Rashid Nugmanov | |
---|---|
Born |
Alma Ata, Kazakhstan |
March 19, 1954
Other names | Rachid Nougmanov |
Occupation | Film director, political activist |
Years active | 1987-2010 |
Rashid Nugmanov (also written Rachid Nougmanov; Russian: Рашид Мусаевич Нугманов; born March 19, 1954 in Alma-Ata, Kazakhstan) is a Kazakh film director, dissident, political activist and founder of the Kazakh New Wave cinema movement.
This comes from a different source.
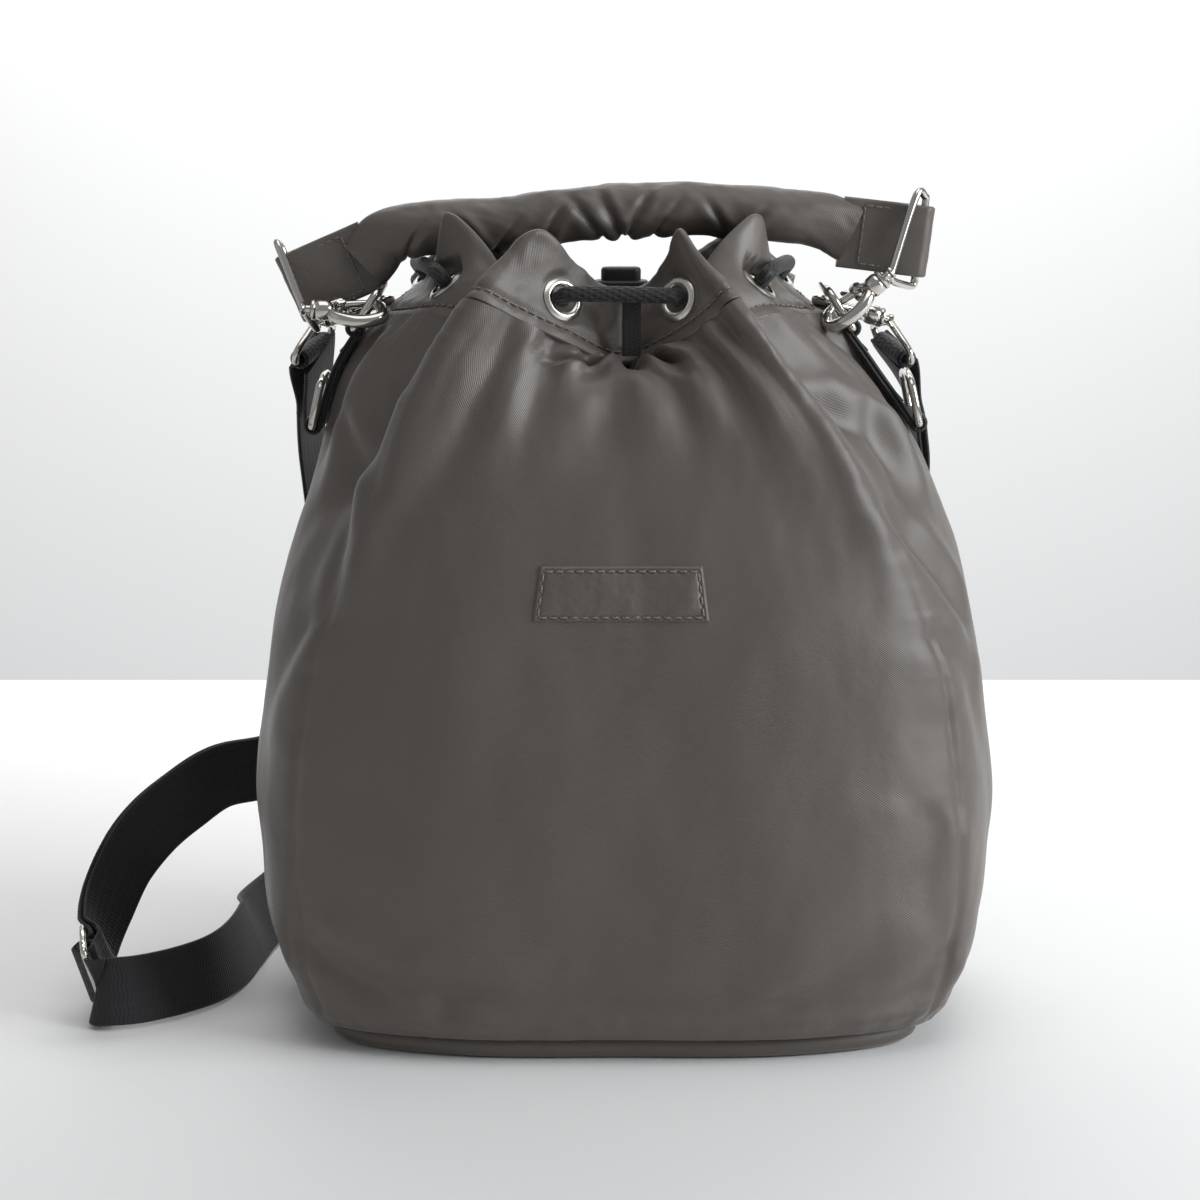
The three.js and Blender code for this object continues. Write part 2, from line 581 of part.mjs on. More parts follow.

After graduating in 1977 from the Architectural Institute in Almaty, Nugmanov enrolled at the prestigious Moscow State Film Institute (VGIK), the world's first institute of cinematography in 1984. His directorial debut, The Needle, premiered in September 1988 at the "Golden Duke" Festival in Odessa, where it won the Un Certain Regard prize. Starring popular Soviet rock musician Viktor Tsoi, it was one of the first films to break the taboo against talking about drug addiction in the Soviet Union. The film was released in the USSR in February 1989 with 1,000 prints in circulation and became a box office hit viewed by over 30 million cinemagoers. The film was also a critical success, winning First Prize at the Nuremberg Film Festival and initiating the "Kazakh New Wave". He declared, in 1990, the motto of the New Wave of Kazakh cinema: "We demand no unified philosophy nor uniform artistic views on art. We are unified, instead, in our freedom and love of art". Nugmanov served as President of the Union of Kazakh Filmmakers from 1989 until 1992, when he wrote, directed and produced The Wild East, a post-apocalyptic punk samurai Ostern which attracted international acclaim at film festivals in Venice, Los Angeles, and Tokyo, and was awarded the Prix Special du Jury in Valenciennes, France. The film marked the end of both the Kazakh New Wave and Nugmanov's active directorial career, although he continued to write screenplays throughout the 1990s.